Capital Budgeting with TI BAII Plus
So let’s start off with capital budgeting first. The idea of capital budgeting is we’re going to make an expenditure today. And then we’re going to get returns from that over a number of periods in the future.
In the basic calculator video, we talked about using the time value of money keys. There we had a payment, but it had to be the same payment every period. So we need to enter these expected cash flows. So here’s our initial outlay. That’s going to be CF0. We’ve got to enter that as negative. Then this will be our cash flow 1 here. And this is cash flow CF2, CF3, and CF4.
Now, one thing about entering these cash flow keys is we’re going to tell it how many of these in a row there are. So here, we’re going to have to enter in 1, 2, 3, and 4 because they’re all different. Let me just clear this off and give you an example.

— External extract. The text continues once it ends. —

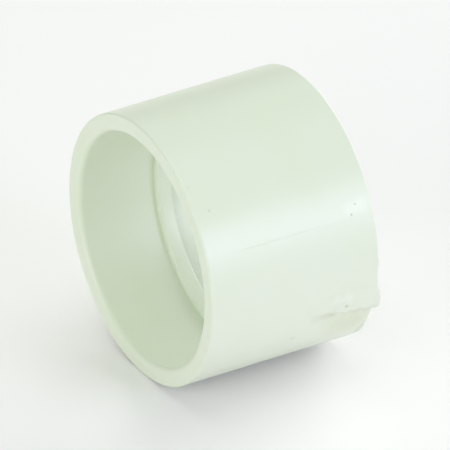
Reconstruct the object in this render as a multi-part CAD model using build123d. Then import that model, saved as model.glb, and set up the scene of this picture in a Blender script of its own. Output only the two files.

Say that this cash flow was $100 instead of $75. So this would be cash flow 1, and this would be cash flow 2. And then we’d say the frequency of cash flow 2 is 2 because there’s 2 of these $100 payments in a row. And this would actually be cash flow 3 because that’s the third different cash flow out here beyond CF0, our -175.
So, clearing this off, we’ll see we’ve got four to enter, so let’s go through that entering procedure.
We had a positive Net Present Value at a discount rate of 10%. So clearly, in order to get to a zero Net Present Value, we’re going to have to increase that. Our internal rate of return should be higher than that 10% because we had a positive Net Present Value when we use 10%.
So, same cash flows we want to use. Initial outlay 175 and positive cash flows after that 25, 175, and 50.
As far as entering those, this is exactly the same as what I showed you before. As a matter of fact, if you put those in, you don’t have to do this again because those cash flows are already entered in there. In that case, you can just press the IRR key.
Once you’re in that cash flow mode, press the IRR key and then COMPUTE and find out that the internal rate of return here is 15.067%.
Now, another calculation that we can do here is the Payback Period and Discounted Payback Period. This is a measure of liquidity…how long does it take to get back the initial investment?
So it’s not a measure of value. It ignores the time value of money, and it ignores any cash flows beyond however many years it takes to get the original investment paid back.
So, what we want to do here conceptually is say, “With Payback Period, how long does it take to get back $175?” If we get back 25 there, we have to get back 150. If we get back 100 there, we’ve got 50 to go. And since there’s 75 in this third period, we need 50 of that, which is two-thirds. So we’re expecting to get something like 2.67 as our Payback Period.
So, let’s enter all these cash flows. This is the same as we did before. We’re still using the cash flow keys.
So we enter all those single cash flows, go into Net Present Value. Tell it the discount rate is 10, enter that 10, scroll down, and get to NPV.
Then we can also get to NFV, Net Future Value, and then finally to the Payback Period.
Once we get to the Payback Period, if you want to compute that, press COMPUTE, and it will tell you it’s 2.67 years, as we suspected.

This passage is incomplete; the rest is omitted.